* Task: Each line from the start of the data below through the one containing "floor.data.materials.append(material)" must be reproduced exactly.

* Data extract:
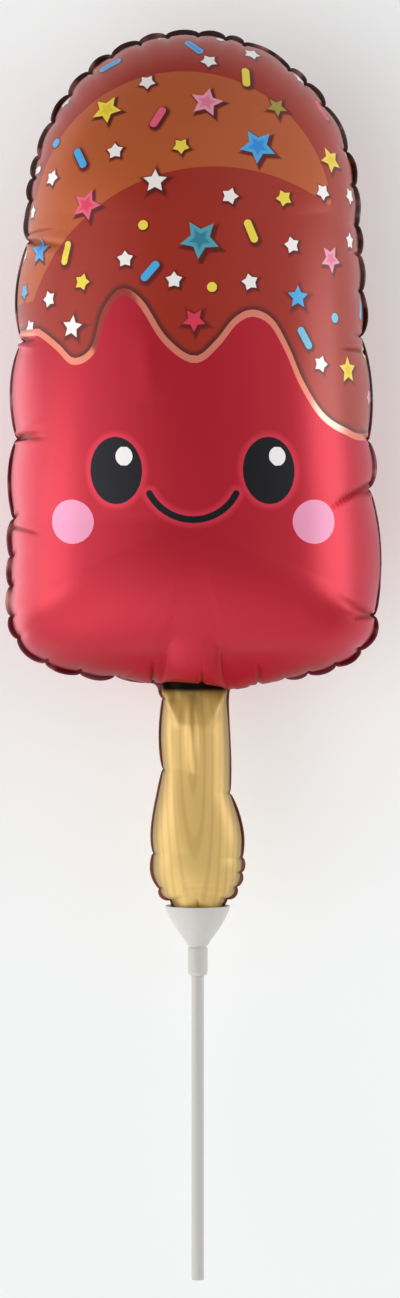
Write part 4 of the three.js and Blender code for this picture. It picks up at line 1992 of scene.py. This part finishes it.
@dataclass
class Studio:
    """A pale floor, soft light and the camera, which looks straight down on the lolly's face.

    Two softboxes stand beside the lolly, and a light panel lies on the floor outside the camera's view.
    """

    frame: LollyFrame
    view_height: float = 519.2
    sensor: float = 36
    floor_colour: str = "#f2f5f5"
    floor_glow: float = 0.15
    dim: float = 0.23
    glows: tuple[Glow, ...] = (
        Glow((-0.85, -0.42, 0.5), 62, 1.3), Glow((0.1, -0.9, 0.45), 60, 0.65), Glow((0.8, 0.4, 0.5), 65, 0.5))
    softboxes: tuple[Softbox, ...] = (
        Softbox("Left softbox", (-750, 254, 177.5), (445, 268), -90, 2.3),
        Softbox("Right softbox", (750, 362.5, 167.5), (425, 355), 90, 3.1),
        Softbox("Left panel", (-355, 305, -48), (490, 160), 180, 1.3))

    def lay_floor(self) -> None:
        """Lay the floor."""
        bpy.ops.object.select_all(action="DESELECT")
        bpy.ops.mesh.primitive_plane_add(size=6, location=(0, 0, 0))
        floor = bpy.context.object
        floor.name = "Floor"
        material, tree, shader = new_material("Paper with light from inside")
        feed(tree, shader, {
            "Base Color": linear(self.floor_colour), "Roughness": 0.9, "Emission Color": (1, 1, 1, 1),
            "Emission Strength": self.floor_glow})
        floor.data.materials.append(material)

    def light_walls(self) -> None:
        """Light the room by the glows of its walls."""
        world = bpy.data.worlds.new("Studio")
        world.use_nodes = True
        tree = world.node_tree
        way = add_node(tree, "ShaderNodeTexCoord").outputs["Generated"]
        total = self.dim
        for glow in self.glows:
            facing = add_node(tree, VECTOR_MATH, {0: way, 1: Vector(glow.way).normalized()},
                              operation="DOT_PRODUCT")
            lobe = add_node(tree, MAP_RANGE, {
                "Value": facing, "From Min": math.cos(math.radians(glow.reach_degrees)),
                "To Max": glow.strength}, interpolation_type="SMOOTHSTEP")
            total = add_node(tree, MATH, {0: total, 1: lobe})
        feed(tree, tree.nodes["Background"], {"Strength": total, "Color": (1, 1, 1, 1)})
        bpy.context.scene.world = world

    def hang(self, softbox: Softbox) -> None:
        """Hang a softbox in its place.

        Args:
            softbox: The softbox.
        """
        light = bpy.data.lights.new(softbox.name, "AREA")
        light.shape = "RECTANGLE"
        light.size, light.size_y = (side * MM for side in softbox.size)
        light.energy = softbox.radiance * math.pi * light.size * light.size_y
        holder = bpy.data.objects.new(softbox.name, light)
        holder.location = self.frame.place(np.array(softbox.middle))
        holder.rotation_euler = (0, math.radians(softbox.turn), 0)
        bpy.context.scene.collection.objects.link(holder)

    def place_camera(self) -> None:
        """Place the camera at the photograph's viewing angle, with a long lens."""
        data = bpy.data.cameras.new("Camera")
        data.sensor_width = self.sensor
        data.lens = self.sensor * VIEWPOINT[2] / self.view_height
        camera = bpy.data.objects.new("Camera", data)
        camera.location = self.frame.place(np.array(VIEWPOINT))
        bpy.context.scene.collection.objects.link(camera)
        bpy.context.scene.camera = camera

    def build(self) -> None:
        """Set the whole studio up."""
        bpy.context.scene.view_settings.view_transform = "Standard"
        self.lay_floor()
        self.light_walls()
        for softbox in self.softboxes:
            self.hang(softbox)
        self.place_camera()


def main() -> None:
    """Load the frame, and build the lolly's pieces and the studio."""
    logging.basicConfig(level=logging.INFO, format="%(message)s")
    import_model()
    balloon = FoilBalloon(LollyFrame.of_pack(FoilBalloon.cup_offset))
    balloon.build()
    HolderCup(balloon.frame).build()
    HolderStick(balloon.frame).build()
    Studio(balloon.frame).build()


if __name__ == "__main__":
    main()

* Response to the exercise:
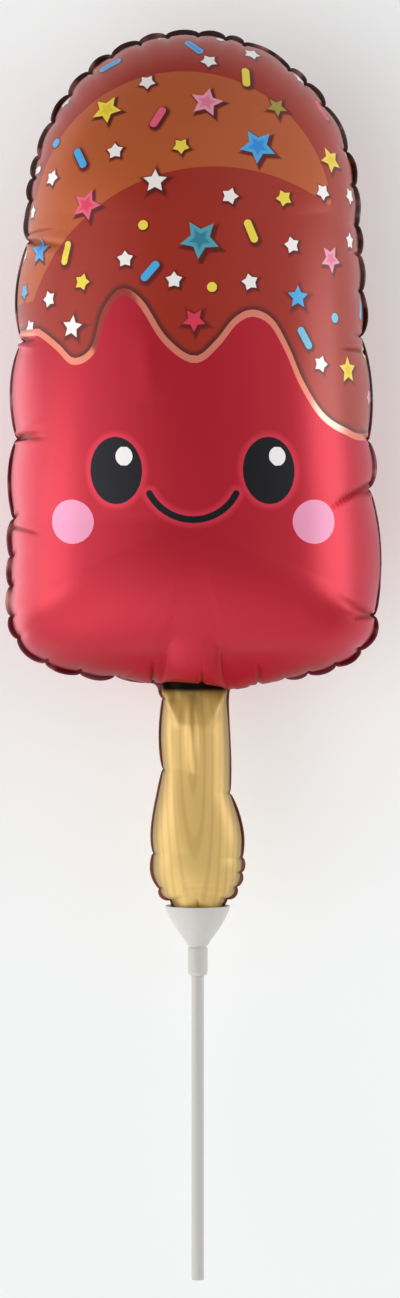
Write part 4 of the three.js and Blender code for this picture. It picks up at line 1992 of scene.py. This part finishes it.
@dataclass
class Studio:
    """A pale floor, soft light and the camera, which looks straight down on the lolly's face.

    Two softboxes stand beside the lolly, and a light panel lies on the floor outside the camera's view.
    """

    frame: LollyFrame
    view_height: float = 519.2
    sensor: float = 36
    floor_colour: str = "#f2f5f5"
    floor_glow: float = 0.15
    dim: float = 0.23
    glows: tuple[Glow, ...] = (
        Glow((-0.85, -0.42, 0.5), 62, 1.3), Glow((0.1, -0.9, 0.45), 60, 0.65), Glow((0.8, 0.4, 0.5), 65, 0.5))
    softboxes: tuple[Softbox, ...] = (
        Softbox("Left softbox", (-750, 254, 177.5), (445, 268), -90, 2.3),
        Softbox("Right softbox", (750, 362.5, 167.5), (425, 355), 90, 3.1),
        Softbox("Left panel", (-355, 305, -48), (490, 160), 180, 1.3))

    def lay_floor(self) -> None:
        """Lay the floor."""
        bpy.ops.object.select_all(action="DESELECT")
        bpy.ops.mesh.primitive_plane_add(size=6, location=(0, 0, 0))
        floor = bpy.context.object
        floor.name = "Floor"
        material, tree, shader = new_material("Paper with light from inside")
        feed(tree, shader, {
            "Base Color": linear(self.floor_colour), "Roughness": 0.9, "Emission Color": (1, 1, 1, 1),
            "Emission Strength": self.floor_glow})
        floor.data.materials.append(material)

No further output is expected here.